Copy the data exactly from the line that contains "Continue the FreeCAD" through the line that contains "spine: Spine = field(init=False)", keeping both end lines and leaving out everything else.

EXERCISE DATA:

==============================

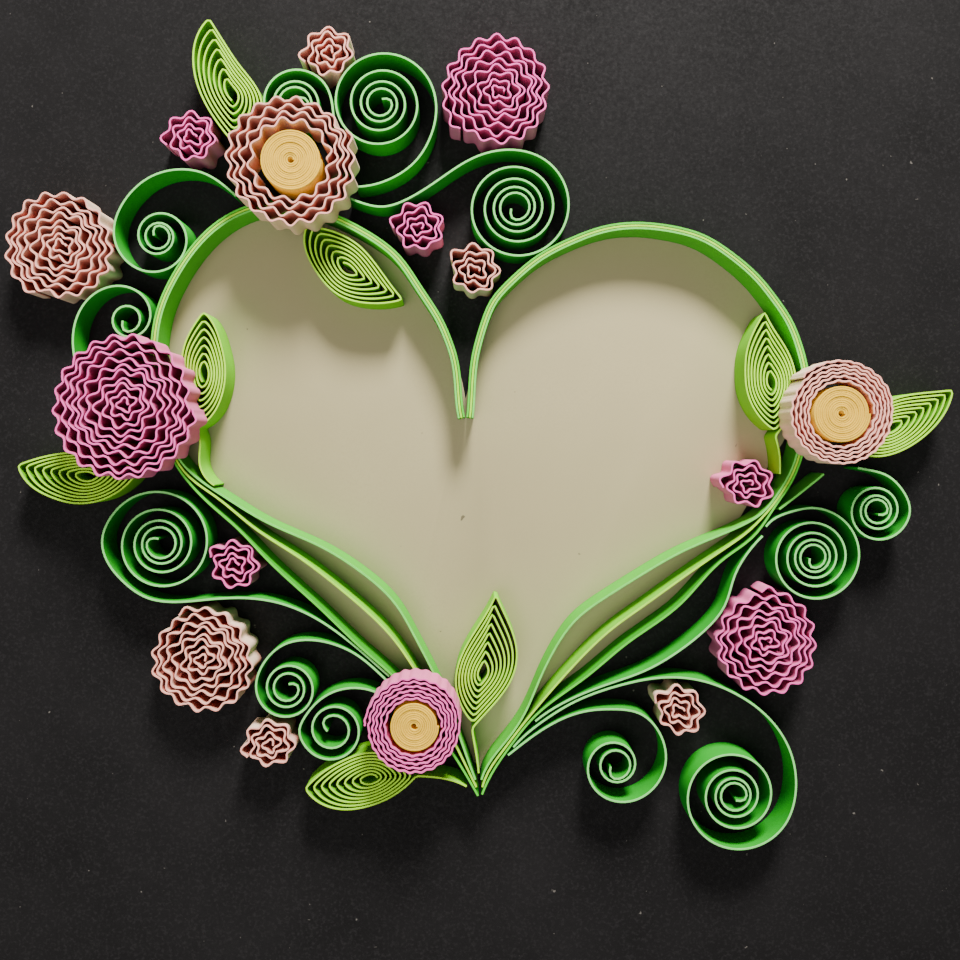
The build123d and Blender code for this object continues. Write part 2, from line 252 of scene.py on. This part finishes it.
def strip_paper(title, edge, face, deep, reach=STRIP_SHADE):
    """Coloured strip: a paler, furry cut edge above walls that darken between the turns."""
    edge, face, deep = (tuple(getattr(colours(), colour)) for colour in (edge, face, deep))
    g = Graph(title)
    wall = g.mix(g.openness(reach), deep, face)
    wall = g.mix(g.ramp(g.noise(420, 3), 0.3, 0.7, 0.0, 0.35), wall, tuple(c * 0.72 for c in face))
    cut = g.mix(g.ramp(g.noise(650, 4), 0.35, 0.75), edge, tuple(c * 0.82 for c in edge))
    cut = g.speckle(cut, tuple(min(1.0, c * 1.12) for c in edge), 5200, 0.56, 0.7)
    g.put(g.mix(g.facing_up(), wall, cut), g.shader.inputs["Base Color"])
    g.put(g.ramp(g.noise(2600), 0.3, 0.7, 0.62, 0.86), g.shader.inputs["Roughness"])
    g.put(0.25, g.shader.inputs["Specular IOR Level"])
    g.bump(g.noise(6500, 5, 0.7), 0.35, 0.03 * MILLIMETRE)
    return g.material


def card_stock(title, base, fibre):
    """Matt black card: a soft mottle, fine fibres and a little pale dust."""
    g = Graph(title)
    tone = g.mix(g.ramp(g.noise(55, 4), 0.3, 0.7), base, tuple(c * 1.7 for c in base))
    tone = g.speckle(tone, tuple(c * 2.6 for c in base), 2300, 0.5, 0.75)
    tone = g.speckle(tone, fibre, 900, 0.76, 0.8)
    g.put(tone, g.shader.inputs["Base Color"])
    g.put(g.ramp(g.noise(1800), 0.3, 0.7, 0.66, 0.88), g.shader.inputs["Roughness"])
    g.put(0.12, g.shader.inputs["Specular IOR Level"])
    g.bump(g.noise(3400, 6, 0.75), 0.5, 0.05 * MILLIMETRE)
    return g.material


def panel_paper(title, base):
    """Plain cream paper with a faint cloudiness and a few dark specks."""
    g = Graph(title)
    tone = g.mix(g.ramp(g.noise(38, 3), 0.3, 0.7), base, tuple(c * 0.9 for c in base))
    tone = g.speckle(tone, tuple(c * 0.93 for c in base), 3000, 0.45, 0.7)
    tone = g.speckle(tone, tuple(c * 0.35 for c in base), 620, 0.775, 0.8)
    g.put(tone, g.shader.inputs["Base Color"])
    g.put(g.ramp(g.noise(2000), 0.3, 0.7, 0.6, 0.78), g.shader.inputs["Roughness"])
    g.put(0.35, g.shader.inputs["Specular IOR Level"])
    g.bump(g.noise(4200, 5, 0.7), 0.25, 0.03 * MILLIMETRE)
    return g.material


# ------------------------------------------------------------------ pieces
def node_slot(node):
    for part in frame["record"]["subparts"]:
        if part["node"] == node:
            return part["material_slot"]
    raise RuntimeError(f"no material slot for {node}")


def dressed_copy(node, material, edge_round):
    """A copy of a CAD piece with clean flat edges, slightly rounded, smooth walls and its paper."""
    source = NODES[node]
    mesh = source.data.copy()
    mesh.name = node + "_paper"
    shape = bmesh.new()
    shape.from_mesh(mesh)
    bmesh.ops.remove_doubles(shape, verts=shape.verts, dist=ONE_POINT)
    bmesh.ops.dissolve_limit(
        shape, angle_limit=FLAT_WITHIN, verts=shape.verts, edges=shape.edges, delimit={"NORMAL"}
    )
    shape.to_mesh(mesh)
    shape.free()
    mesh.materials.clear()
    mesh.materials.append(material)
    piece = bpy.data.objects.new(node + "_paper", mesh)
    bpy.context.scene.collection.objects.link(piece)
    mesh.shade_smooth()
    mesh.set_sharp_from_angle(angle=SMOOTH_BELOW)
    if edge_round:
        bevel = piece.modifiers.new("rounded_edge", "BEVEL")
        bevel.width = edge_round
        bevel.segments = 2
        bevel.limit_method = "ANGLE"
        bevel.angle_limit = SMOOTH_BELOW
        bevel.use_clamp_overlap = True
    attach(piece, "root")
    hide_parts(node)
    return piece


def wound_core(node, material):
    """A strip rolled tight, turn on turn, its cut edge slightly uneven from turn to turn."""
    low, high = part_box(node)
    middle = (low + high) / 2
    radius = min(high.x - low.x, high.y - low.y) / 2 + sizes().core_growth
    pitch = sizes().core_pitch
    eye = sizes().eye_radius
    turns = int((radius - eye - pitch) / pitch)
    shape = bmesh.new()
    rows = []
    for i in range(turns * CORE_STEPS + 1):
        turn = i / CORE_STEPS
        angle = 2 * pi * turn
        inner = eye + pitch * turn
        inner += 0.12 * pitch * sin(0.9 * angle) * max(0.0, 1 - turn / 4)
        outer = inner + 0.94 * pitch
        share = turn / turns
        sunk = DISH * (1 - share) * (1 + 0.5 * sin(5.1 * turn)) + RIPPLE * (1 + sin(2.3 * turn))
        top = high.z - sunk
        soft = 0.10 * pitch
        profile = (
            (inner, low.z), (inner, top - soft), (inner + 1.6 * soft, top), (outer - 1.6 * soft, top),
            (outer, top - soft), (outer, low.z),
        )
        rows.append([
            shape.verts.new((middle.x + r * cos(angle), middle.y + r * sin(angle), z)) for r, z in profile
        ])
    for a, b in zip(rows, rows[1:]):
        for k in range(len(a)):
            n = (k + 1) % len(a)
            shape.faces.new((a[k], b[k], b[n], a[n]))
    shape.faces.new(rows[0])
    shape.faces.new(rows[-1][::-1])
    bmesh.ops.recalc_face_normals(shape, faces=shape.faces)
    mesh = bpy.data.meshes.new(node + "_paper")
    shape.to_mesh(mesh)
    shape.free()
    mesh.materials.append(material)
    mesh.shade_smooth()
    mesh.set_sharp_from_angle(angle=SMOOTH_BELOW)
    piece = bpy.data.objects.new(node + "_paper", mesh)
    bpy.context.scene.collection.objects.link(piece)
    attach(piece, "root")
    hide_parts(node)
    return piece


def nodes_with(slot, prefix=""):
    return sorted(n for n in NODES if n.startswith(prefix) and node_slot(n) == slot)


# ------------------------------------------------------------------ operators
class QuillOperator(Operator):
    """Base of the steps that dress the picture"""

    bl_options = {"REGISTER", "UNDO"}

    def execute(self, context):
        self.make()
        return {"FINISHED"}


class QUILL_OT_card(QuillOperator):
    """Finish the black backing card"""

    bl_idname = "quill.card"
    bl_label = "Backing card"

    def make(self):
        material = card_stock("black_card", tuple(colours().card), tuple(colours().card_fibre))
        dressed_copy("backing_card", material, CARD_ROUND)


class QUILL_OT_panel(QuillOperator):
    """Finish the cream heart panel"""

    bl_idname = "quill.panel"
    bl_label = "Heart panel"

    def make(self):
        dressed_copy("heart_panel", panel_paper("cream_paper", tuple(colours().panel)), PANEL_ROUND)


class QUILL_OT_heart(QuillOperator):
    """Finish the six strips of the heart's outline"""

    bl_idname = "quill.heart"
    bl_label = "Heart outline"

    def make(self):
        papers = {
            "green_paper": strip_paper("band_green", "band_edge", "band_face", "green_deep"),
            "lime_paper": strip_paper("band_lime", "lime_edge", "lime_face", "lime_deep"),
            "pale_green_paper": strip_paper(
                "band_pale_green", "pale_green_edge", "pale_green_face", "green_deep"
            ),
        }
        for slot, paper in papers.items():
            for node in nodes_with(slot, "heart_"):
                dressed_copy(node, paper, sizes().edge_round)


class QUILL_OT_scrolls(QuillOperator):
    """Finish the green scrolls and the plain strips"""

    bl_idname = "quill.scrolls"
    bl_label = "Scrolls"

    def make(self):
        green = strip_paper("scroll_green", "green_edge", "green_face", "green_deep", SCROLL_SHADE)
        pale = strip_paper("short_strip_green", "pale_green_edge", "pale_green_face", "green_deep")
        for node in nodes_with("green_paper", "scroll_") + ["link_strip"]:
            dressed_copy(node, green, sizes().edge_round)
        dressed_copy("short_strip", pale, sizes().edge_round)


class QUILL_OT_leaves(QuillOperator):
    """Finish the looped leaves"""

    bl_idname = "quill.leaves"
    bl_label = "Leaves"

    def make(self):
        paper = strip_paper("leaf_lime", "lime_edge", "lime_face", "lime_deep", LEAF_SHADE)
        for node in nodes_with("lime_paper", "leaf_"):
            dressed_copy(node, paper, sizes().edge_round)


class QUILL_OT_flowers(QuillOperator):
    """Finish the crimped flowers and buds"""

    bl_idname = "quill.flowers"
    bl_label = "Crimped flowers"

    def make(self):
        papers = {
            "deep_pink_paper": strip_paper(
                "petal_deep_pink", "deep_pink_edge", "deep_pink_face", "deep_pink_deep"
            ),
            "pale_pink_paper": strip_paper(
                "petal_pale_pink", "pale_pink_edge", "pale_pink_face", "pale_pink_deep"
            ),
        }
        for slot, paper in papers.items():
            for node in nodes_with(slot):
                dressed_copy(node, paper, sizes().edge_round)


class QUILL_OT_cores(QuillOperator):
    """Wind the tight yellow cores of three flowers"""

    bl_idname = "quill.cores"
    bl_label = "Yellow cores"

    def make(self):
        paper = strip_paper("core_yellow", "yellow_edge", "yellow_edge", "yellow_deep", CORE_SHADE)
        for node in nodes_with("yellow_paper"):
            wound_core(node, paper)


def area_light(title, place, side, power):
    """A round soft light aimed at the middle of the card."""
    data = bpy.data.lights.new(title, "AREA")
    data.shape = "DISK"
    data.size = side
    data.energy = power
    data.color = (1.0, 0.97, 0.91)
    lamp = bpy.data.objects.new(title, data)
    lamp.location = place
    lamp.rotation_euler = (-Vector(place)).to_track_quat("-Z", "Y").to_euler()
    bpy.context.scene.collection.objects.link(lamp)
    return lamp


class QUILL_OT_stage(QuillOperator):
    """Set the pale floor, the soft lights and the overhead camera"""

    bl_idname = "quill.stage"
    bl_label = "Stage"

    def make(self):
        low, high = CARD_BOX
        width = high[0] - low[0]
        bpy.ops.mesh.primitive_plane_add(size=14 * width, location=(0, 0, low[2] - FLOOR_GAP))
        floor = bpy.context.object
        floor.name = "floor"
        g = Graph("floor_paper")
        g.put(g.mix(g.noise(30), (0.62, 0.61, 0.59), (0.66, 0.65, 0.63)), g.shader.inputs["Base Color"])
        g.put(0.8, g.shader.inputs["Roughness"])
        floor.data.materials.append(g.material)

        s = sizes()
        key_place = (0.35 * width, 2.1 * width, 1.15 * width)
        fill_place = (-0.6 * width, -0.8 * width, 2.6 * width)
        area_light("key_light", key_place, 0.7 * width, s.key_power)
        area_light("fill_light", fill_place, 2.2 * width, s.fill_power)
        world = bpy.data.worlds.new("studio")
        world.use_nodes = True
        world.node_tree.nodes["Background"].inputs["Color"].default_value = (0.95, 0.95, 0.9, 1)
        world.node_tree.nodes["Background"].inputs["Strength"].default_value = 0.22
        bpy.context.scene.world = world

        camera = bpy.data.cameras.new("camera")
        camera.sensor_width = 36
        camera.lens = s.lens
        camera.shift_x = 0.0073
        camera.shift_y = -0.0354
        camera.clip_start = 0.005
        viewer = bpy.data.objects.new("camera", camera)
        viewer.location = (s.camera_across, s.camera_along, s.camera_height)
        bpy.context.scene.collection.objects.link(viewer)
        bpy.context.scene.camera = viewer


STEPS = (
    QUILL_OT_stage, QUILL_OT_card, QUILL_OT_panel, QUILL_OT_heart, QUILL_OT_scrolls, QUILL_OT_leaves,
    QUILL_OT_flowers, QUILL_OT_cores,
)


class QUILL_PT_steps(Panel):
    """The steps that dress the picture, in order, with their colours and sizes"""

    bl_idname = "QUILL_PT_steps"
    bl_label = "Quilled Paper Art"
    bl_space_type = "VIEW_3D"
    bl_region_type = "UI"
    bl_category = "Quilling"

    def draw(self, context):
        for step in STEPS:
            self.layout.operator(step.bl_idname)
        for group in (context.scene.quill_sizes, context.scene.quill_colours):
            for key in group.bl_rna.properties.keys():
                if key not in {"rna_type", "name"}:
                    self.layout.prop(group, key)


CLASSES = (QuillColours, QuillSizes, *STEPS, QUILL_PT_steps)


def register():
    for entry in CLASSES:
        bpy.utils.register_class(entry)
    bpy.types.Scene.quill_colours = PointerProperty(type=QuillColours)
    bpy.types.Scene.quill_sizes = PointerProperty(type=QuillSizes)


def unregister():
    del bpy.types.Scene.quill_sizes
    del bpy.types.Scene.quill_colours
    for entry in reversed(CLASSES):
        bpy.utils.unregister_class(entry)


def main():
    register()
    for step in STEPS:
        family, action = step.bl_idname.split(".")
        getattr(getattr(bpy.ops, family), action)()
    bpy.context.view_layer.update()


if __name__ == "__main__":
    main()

==============================

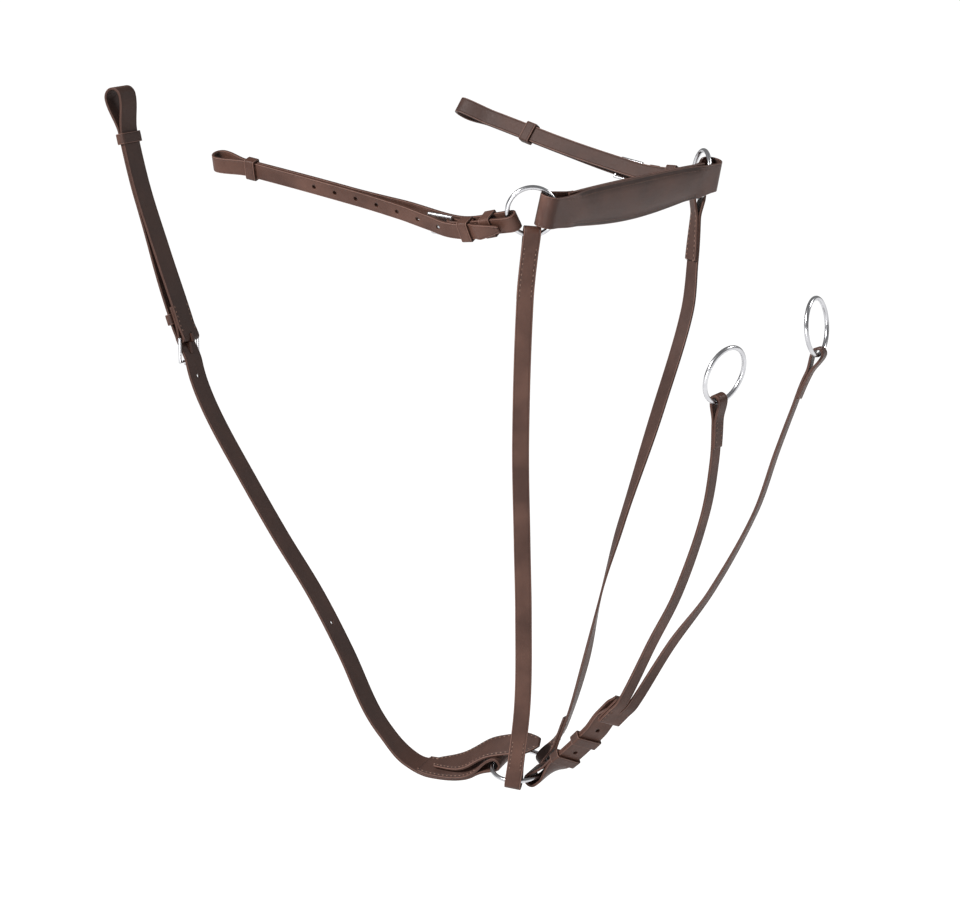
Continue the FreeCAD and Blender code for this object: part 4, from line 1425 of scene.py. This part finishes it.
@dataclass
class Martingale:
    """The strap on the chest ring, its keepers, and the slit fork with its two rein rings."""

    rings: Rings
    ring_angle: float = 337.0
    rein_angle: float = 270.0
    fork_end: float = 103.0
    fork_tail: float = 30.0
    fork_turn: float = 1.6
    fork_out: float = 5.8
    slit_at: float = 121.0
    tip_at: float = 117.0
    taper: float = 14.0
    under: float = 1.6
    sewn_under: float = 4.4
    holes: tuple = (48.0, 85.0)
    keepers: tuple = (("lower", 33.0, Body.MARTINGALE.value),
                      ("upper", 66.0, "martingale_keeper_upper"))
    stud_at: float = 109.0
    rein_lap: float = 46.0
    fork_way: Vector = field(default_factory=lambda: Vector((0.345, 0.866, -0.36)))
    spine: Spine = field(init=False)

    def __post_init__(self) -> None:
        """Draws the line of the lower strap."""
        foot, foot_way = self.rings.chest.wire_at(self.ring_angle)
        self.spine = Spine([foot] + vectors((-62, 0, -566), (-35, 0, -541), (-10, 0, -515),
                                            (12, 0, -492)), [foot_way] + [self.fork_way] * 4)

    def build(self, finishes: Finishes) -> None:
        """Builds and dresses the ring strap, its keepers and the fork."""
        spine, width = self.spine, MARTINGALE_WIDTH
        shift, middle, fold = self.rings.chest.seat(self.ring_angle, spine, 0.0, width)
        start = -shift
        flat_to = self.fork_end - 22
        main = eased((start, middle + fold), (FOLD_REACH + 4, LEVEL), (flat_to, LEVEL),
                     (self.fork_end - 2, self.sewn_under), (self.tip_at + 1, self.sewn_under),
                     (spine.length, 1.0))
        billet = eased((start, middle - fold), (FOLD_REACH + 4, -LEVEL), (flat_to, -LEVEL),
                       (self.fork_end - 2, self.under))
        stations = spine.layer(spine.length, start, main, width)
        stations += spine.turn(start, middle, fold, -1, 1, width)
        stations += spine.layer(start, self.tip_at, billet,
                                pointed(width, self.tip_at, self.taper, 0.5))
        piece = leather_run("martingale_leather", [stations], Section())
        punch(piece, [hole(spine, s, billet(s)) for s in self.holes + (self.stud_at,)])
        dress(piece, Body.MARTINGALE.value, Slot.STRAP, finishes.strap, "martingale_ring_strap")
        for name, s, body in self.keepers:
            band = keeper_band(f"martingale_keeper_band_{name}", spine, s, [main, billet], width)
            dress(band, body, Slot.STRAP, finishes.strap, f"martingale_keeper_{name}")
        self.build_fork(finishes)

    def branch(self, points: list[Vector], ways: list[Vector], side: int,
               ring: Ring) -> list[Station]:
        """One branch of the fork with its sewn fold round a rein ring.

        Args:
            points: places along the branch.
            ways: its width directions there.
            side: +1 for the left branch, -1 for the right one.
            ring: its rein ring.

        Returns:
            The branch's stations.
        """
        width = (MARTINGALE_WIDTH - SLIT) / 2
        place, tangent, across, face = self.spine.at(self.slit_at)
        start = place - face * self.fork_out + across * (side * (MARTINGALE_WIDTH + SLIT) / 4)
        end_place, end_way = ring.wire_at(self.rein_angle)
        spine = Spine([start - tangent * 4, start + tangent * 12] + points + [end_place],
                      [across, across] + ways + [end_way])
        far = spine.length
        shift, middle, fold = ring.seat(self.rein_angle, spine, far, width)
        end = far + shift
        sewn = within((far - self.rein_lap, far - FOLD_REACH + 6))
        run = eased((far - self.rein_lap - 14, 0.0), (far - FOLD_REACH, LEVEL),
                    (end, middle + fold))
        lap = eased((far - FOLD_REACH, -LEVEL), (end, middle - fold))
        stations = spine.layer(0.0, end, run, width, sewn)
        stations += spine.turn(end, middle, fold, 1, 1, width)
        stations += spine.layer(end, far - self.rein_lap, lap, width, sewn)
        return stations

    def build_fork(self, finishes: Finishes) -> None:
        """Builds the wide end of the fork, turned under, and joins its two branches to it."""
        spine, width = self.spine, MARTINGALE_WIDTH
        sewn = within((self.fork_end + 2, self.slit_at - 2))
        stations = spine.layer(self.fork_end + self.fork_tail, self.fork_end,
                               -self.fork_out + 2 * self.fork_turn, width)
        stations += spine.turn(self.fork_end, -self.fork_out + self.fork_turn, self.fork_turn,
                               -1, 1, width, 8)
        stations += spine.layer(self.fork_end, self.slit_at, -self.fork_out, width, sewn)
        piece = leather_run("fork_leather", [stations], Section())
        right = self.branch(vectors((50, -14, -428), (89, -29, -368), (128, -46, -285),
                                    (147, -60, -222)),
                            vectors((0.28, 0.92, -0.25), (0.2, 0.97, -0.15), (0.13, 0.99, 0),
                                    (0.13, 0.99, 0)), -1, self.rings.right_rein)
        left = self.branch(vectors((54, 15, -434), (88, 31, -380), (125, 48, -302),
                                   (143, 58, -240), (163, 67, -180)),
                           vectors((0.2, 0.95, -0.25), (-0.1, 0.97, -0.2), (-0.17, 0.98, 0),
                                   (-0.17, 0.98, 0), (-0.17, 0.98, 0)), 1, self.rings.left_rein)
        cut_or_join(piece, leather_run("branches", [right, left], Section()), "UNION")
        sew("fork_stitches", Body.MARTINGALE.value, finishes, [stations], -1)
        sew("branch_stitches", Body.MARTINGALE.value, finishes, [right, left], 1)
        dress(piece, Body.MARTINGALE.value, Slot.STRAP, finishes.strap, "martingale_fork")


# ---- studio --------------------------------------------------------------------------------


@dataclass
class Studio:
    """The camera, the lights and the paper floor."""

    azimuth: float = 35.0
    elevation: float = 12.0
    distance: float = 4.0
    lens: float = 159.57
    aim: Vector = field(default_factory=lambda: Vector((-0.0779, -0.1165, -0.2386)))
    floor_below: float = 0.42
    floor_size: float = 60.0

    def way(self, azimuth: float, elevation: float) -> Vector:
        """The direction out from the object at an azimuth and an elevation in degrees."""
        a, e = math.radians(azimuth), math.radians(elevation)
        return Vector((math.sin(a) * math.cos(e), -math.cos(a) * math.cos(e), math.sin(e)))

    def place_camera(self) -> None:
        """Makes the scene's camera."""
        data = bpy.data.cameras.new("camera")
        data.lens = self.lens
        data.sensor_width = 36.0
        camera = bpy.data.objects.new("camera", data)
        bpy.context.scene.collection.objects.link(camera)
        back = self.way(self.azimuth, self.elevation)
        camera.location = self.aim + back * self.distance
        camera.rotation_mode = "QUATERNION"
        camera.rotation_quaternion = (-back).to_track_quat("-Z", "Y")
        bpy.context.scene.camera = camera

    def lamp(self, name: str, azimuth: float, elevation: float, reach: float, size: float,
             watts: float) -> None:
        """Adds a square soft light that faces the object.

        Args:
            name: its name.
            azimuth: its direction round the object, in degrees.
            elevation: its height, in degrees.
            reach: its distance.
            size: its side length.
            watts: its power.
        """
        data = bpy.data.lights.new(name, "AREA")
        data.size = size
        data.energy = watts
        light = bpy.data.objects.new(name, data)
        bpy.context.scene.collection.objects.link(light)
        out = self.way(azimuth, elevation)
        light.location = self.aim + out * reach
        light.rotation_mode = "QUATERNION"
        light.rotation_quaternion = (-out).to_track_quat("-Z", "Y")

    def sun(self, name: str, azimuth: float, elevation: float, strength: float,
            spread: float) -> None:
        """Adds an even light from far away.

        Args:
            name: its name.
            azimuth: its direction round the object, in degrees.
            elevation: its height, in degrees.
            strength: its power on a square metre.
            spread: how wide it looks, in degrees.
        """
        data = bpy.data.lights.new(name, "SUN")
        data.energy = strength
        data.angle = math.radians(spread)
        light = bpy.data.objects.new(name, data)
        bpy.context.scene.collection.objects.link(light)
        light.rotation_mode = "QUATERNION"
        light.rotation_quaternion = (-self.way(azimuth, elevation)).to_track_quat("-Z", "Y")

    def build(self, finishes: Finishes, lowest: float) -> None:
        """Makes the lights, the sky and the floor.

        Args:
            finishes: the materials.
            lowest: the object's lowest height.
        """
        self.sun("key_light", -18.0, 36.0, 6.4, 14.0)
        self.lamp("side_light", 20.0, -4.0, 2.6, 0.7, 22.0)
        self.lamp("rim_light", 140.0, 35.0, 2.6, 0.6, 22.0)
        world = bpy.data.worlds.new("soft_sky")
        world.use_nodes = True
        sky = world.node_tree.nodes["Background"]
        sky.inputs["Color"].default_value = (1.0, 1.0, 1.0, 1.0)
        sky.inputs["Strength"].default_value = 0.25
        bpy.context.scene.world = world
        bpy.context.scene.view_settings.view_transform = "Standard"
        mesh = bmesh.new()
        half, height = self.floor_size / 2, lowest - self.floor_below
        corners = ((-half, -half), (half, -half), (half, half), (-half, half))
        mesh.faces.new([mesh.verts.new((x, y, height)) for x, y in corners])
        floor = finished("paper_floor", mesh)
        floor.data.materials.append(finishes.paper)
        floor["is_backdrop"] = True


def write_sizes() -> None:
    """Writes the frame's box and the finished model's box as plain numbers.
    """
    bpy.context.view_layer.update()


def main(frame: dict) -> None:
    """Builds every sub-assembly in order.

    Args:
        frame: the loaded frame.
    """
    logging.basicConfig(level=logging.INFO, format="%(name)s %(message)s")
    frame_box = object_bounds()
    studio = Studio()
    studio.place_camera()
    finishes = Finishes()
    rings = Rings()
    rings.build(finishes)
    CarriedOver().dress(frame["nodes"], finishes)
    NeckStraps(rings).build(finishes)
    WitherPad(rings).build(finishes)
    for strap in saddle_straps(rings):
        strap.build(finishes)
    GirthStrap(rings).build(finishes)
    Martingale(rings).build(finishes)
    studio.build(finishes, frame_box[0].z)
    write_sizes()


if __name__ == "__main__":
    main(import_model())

==============================

ANSWER TO THIS PROBLEM:
Continue the FreeCAD and Blender code for this object: part 4, from line 1425 of scene.py. This part finishes it.
@dataclass
class Martingale:
    """The strap on the chest ring, its keepers, and the slit fork with its two rein rings."""

    rings: Rings
    ring_angle: float = 337.0
    rein_angle: float = 270.0
    fork_end: float = 103.0
    fork_tail: float = 30.0
    fork_turn: float = 1.6
    fork_out: float = 5.8
    slit_at: float = 121.0
    tip_at: float = 117.0
    taper: float = 14.0
    under: float = 1.6
    sewn_under: float = 4.4
    holes: tuple = (48.0, 85.0)
    keepers: tuple = (("lower", 33.0, Body.MARTINGALE.value),
                      ("upper", 66.0, "martingale_keeper_upper"))
    stud_at: float = 109.0
    rein_lap: float = 46.0
    fork_way: Vector = field(default_factory=lambda: Vector((0.345, 0.866, -0.36)))
    spine: Spine = field(init=False)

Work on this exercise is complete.